What to produce:
Reproduce the following material exactly, including every line.

Dataset content:
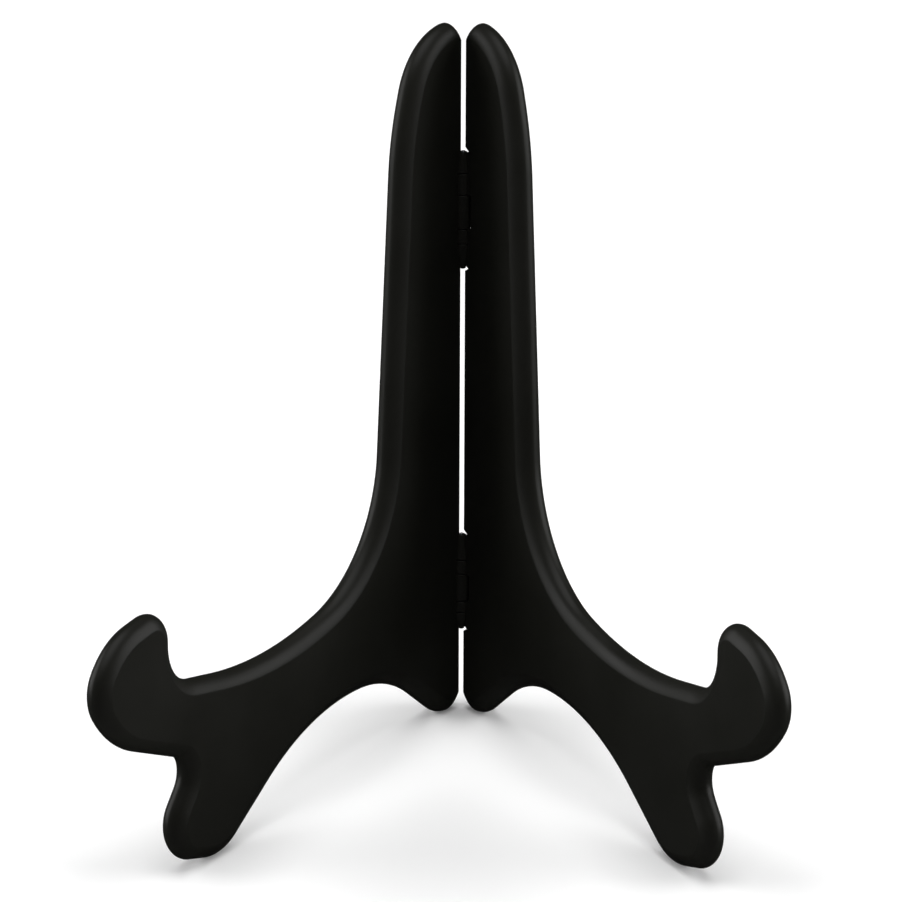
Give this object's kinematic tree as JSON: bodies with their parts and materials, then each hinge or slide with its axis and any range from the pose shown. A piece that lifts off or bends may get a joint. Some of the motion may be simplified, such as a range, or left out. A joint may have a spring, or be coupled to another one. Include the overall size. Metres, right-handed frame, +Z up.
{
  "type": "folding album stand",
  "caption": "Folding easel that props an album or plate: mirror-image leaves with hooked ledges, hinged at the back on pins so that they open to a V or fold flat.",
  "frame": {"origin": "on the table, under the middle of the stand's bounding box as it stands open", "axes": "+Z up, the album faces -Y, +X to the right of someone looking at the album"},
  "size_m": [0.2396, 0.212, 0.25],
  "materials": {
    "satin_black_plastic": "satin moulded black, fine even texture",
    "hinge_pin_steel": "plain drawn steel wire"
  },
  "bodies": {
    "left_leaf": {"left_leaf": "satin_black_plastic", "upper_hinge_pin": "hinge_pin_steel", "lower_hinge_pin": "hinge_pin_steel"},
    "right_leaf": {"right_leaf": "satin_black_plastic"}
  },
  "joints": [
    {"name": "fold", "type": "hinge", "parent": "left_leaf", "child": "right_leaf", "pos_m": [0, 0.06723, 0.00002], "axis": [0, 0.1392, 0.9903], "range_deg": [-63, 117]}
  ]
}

Task output:
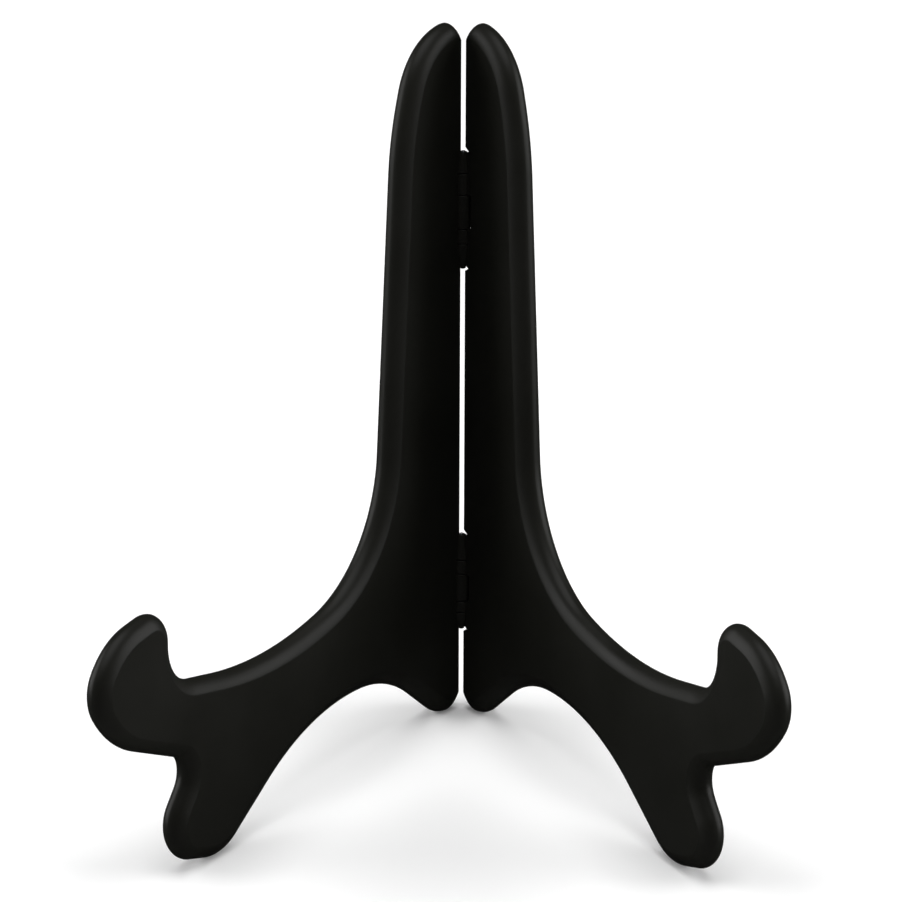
Give this object's kinematic tree as JSON: bodies with their parts and materials, then each hinge or slide with its axis and any range from the pose shown. A piece that lifts off or bends may get a joint. Some of the motion may be simplified, such as a range, or left out. A joint may have a spring, or be coupled to another one. Include the overall size. Metres, right-handed frame, +Z up.
{
  "type": "folding album stand",
  "caption": "Folding easel that props an album or plate: mirror-image leaves with hooked ledges, hinged at the back on pins so that they open to a V or fold flat.",
  "frame": {"origin": "on the table, under the middle of the stand's bounding box as it stands open", "axes": "+Z up, the album faces -Y, +X to the right of someone looking at the album"},
  "size_m": [0.2396, 0.212, 0.25],
  "materials": {
    "satin_black_plastic": "satin moulded black, fine even texture",
    "hinge_pin_steel": "plain drawn steel wire"
  },
  "bodies": {
    "left_leaf": {"left_leaf": "satin_black_plastic", "upper_hinge_pin": "hinge_pin_steel", "lower_hinge_pin": "hinge_pin_steel"},
    "right_leaf": {"right_leaf": "satin_black_plastic"}
  },
  "joints": [
    {"name": "fold", "type": "hinge", "parent": "left_leaf", "child": "right_leaf", "pos_m": [0, 0.06723, 0.00002], "axis": [0, 0.1392, 0.9903], "range_deg": [-63, 117]}
  ]
}